The traditional Lou Applebaum fanfares are replaced for this production by more stolid, simpler versions which are part of the production music.  Played first in the lobby at the 5-minutes-to-curtain mark, they are repeated from the aisles of the auditorium to welcome the King and his companions into the first scene.  Thereafter, the fanfare musicians -- in costume -- often play from the stage balcony, side stairs, the ramps from the underworld, or any other suitable place.


In place of clear lead roles, this play substitutes two lead quartets.  The group of men includes the King (Sanjay Talwar) and his attendant lords, Berowne (Mike Shara), Longaville (Andrew Robinson), and Dumaine (Thomas Olajide).  The scene where they vow to study and avoid women is nicely staged to highlight the looks of doubt and displeasure on Berowne's face, with all parts of the audience in turn allowed to see his growing skepticism.  Mike Shara is a master of this kind of understated by-play, and of comic timing (as he amply proved when it came his turn to speak). The scene where all four in turn are spied writing love letters to their ladies was one of the great comic delights in the evening.


The corresponding quartet of ladies features the Princess of France (Ruby Joy) and her attendant ladies Rosaline (Sarah Afful), Maria (Ijeoma Emesowum) and Katherine (Tiffany Claire Martin).  Their first scene was calculated to allow each in turn to have her moments as well.  Their first meeting with the King and his lords was staged with similar mastery of the space to let us see all the key interactions taking place.


And then there are the comic characters: Don Adriano de Armado (Juan Chioran), the "fantastical Spaniard" and his page, Moth (Gabriel Long), Boyet, the attendant lord and messenger of the Princess (John Kirkpatrick), Holofernes, the schoolmaster (Tom Rooney) and his sidekick Nathaniel, the curate (Brian Tree), Constable Dull (Brad Rudy), Jaquenetta, the dairymaid (Jennifer Mogbock), and Costard -- one of the sharpest of Shakespeare's many unforgettable fool or clown characters (played in this performance by Josh Johnston).  It's in the various scenes involving these characters that the danger of overplaying the physical comedy at the expense of the verbal chiefly lies -- and I've certainly seen them badly overplayed in previous productions.  But no such excess occurred here.
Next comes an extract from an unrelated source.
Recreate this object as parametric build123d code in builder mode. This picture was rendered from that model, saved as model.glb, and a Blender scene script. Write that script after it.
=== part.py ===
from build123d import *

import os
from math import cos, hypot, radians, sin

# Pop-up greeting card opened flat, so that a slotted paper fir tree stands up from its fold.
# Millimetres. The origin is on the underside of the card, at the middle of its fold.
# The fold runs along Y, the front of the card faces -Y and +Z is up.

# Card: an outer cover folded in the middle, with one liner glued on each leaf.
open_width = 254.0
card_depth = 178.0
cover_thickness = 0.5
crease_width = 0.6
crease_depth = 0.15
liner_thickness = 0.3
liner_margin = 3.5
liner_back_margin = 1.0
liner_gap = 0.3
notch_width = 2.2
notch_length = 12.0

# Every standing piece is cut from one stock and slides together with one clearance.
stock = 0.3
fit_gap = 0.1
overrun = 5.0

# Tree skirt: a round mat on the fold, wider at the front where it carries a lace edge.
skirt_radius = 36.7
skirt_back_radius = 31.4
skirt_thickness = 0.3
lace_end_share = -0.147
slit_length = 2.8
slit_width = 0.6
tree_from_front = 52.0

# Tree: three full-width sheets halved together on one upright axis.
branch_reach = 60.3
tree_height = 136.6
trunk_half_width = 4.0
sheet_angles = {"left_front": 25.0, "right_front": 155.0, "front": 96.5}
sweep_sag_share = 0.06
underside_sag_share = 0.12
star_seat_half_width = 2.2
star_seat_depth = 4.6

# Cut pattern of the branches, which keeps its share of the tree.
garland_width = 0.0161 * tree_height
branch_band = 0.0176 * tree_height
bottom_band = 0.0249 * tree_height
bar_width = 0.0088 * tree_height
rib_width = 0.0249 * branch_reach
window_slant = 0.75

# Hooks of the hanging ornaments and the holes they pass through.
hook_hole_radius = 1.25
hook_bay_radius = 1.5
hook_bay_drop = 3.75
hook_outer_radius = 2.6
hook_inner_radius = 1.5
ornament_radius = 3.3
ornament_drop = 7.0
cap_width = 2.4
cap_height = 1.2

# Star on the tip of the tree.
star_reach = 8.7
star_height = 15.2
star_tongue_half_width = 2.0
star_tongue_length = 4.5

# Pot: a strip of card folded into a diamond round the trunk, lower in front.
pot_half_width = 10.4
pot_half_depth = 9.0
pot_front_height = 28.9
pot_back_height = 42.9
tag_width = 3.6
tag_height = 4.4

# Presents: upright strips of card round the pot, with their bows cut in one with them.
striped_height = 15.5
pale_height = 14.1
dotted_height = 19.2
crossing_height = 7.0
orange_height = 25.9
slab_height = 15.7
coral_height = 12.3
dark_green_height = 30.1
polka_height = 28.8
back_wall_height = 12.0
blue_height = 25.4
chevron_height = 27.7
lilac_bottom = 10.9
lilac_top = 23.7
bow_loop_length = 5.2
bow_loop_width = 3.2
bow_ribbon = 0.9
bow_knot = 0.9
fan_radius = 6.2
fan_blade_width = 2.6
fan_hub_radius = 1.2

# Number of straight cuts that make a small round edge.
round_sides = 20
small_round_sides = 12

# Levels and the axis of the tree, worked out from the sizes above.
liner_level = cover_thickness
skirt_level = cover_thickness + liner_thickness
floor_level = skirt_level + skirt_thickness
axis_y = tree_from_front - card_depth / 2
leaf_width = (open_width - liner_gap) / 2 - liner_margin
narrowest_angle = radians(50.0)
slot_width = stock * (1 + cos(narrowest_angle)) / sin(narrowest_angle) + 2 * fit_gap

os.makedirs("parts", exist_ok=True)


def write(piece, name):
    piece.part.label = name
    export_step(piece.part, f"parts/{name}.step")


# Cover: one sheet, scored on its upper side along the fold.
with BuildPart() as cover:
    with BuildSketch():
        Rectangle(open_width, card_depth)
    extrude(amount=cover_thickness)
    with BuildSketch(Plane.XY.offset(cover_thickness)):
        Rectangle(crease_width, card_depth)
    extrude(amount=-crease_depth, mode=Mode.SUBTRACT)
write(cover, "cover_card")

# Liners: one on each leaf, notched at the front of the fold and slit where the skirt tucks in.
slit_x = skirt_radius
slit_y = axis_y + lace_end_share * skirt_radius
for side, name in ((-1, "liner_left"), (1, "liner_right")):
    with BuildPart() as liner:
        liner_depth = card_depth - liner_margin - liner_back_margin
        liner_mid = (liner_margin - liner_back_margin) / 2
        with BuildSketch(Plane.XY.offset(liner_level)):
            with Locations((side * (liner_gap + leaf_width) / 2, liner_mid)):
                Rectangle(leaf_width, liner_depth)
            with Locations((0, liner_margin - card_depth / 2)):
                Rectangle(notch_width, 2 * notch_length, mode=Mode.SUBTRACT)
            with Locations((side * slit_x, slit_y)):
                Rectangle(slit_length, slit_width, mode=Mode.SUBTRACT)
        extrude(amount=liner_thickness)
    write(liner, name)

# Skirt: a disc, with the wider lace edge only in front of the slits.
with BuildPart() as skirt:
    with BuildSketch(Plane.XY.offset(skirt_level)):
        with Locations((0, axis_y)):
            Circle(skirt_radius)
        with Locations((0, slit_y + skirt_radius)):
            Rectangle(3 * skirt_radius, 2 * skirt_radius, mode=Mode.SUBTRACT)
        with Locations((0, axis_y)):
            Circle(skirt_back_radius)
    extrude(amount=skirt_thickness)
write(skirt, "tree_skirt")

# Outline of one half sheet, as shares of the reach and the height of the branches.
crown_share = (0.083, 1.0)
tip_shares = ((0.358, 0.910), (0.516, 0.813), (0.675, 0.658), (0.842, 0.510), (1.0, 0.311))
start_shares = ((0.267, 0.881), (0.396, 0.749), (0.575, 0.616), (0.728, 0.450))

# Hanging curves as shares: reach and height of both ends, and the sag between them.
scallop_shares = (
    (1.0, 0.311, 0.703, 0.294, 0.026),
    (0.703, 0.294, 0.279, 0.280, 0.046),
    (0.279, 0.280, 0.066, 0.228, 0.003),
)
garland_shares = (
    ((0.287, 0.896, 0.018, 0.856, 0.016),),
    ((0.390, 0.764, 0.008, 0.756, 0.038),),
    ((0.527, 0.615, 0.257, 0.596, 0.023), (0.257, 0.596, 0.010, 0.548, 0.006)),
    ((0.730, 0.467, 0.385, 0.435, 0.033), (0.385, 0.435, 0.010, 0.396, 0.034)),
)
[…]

The beauty of this show lies in the contrasts of tone between the groups of characters.  The two groups of lovers speak for the most part in a conversational manner, avoiding rhetorical extremes, and their meaning is very palpable as a result.  The comics tend towards a more rhetorical delivery at times, but it's used at select moments and so has no chance to become tiresome.  One and all have avoided my biggest bugbear in Shakespeare, the old belief that if you say the lines fast enough it doesn't really matter whether you understand them or not.


Among all these characters, who stands out the most?  It's a fair question, as the play doesn't really create automatic stars as some of the comedies do.  Traditionally the play has been held by many to be about the sparring between Berowne and Rosaline, but I find it really comes across as a three-point balance.  That relationship certainly is one of the three anchor points, but the King's relationship with the Princess is equally important, and no less is the role of Costard as the skewer poking holes in the dignity of every character who crosses his path. 


Mike Shara's lengthy scenes as Berowne were comic masterpieces, in every sense.  As Rosaline, Sarah Afful didn't attempt to match him in sheer exuberance, but her verbal thrusts were more telling.  I can only describe it by saying that she has totally mastered the art of pointing her words, both metaphorically and literally, and you can practically hear the air hissing out of him whenever she punctures his pretensions.


Sanjay Talwar's King of Navarre was a more stolid character, less extravagant than Berowne, but also deeply emotional when the play demanded.  As the Princess, Ruby Joy dominated the stage.  Vocally and physically, she was a regal force to be reckoned with -- yet certainly prepared to be playful, as well, when required.  Theirs, too, was a partnership with some wonderful moments.


Among the comedians, I have to commend Juan Chioran simply for having the nerve to step onto the stage in the most fantastical hairpiece I have ever seen at Stratford -- you'd have to see it to believe it.  His Spanish accent, comically cranked up, certainly didn't prevent understanding his words, and his scenes with Moth (Gabriel Long) were absolutely delightful. 


Brad Rudy presented the most stolid, expressionless face I've seen in many a year as Constable Dull.  He also made the most of the haud credo/pricket scene mentioned above by pronouncing the words thus: "Howd.  Cray.  Doe." (pauses at each period, as indicated). 


Josh Johnston, subbing in the important role of Costard, gave a performance full of energy and life, yet never overdone, so that every word of Costard's clever speeches came across (with only one exception, as he moved around in front of the balcony in one scene). 


John Kirkpatrick's Boyet retained remarkable clarity, too, especially in scenes where he had to deliver lines while moving rapidly from place to place on the stage.


This play's dark ending presents an unusual obstacle, being one of the most uncomedic endings imaginable.  Right from the moment when the bell began tolling as Marcade, the messenger of death (Robert King), walks slowly down through the audience to the stage, the change of tone is both achingly clear and beautifully shaded.  "The scene begins to cloud," as Berowne says, and so do the voices and faces of all the characters, as they sense -- sooner than words can tell -- that life has just taken one of its unpredictable swerves down into darkness.


That sombre tone is then beautifully sustained right to the final lines spoken simply by Don Armado, for once not extravagant in flourishing words about.  Chioran's delivery of that line -- "The words of Mercury are harsh after the songs of Apollo.  You, that way; we, this way" -- set a nuanced period to a lovely, amusing, heartfelt and therefore real performance of one of Shakespeare's trickier plays.